Veterans appeal ruling in lawsuit against VA

Monday Jul 28, 2008 – As promised, the advocacy group Veterans for Common Sense has filed an appeal in a case in which it accuses the Veterans Affairs Department of putting veterans at risk for suicide and mental health issues through shortfalls in care.

In June, Judge Samuel Conti of the 9th Circuit Court of Appeals in California ruled that the case was out of his jurisdiction because Veterans for Common Sense could not prove that the problems cited — delays in benefits, lost records, long waits for doctors’ appointments, not enough oversight and veterans turned away from hospitals with suicidal thoughts — applied to every veteran, and were therefore not systemic.

However, Conti said in his ruling that those problems need to be tended to, and that individual veterans could sue VA. He said the power to change the system ultimately rests with Congress and VA.

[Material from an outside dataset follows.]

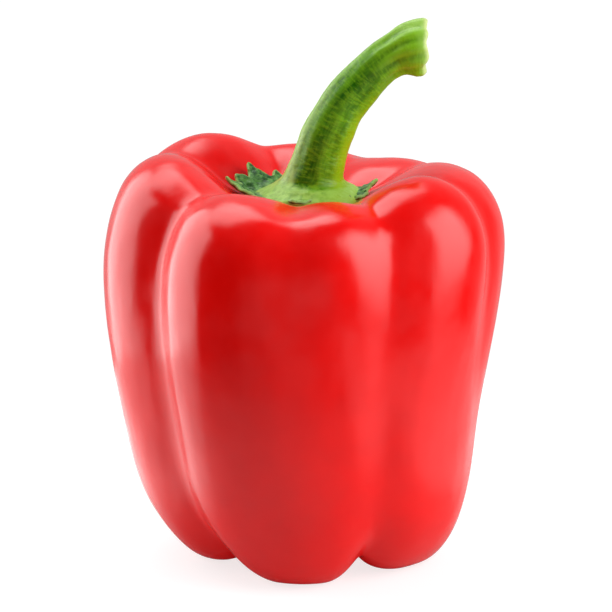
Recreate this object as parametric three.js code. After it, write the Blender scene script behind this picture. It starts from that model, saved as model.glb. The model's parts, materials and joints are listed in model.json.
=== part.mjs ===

But Veterans for Common Sense, in conjunction with Veterans United for Truth, appealed because they believe the courts do have jurisdiction and can force change. They have requested an expedited hearing, citing new statistics that show a veterans’ suicide hotline receives 250 calls a day from people in distress.

The case brought to light several problems within the system, including an e-mail from a woman who oversees mental health workers at a Temple, Texas, VA facility in which she said her center did not have the resources necessary to diagnose veterans with post-traumatic stress disorder and advised them instead to diagnose “adjustment disorder” — a short-term diagnosis no longer applicable to veterans who have had symptoms for more than six months.

The case also disclosed an e-mail that showed more than 1,000 veterans in VA’s care attempt suicide every month.

“For these reasons, plaintiffs believe they should continue to fight, that their cause is valid, and that Judge Conti was incorrect in holding that the courts are without power to grant veterans a remedy,” attorneys for Veterans for Common Sense said in a statement.